►
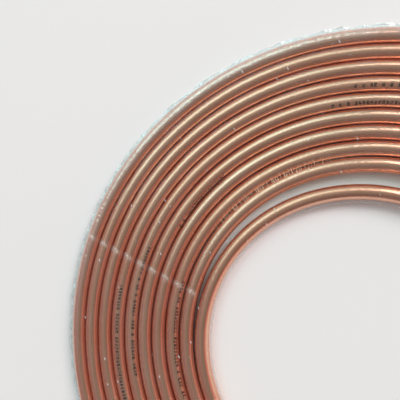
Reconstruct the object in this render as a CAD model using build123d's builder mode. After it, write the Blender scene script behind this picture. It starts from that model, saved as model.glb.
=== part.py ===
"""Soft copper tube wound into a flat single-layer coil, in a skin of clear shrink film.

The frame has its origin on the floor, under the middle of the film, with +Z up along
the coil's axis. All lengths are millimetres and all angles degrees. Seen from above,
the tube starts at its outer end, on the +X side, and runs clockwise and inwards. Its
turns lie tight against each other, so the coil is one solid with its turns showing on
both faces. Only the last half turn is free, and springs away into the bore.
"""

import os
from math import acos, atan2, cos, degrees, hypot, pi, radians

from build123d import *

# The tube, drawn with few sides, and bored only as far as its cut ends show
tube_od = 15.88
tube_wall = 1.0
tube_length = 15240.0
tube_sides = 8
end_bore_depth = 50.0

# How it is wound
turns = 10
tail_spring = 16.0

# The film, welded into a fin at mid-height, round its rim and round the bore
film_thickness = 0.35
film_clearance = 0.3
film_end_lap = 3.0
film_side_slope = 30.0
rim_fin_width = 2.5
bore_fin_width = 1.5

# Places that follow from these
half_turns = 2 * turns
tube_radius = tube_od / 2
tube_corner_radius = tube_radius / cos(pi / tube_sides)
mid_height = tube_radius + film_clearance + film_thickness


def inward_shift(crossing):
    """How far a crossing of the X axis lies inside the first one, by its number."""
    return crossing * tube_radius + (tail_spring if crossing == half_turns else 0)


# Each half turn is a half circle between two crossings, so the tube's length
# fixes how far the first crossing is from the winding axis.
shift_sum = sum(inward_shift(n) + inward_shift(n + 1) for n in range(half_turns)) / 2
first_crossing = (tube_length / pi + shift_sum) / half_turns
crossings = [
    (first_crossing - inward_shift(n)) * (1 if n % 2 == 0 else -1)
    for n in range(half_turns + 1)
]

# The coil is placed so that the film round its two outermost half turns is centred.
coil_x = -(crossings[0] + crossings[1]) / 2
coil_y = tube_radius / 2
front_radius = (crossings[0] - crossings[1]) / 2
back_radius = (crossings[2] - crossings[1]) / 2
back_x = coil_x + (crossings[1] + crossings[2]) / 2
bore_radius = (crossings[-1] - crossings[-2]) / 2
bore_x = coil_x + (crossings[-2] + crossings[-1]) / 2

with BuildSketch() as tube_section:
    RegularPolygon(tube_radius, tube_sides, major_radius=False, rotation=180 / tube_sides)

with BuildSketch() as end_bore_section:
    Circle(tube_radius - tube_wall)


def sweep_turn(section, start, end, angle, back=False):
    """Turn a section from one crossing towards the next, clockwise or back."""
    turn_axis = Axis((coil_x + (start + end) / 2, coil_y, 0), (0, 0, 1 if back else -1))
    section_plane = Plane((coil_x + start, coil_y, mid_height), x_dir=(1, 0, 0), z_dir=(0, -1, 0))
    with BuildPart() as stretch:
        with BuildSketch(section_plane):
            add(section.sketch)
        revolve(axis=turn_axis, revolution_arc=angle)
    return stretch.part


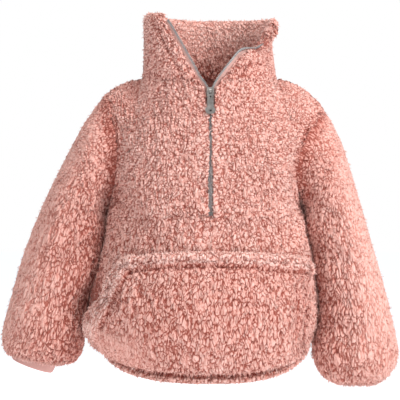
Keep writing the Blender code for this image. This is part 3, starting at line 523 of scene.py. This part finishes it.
◄
Problem statement | Begin with the first line of the data above and, please, print each line exactly until you have printed the line containing "clear shrink film."; print nothing else.

Reply |
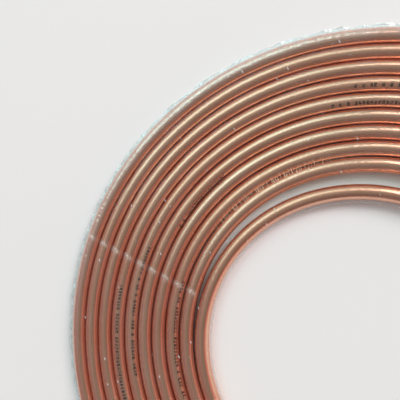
Reconstruct the object in this render as a CAD model using build123d's builder mode. After it, write the Blender scene script behind this picture. It starts from that model, saved as model.glb.
=== part.py ===
"""Soft copper tube wound into a flat single-layer coil, in a skin of clear shrink film.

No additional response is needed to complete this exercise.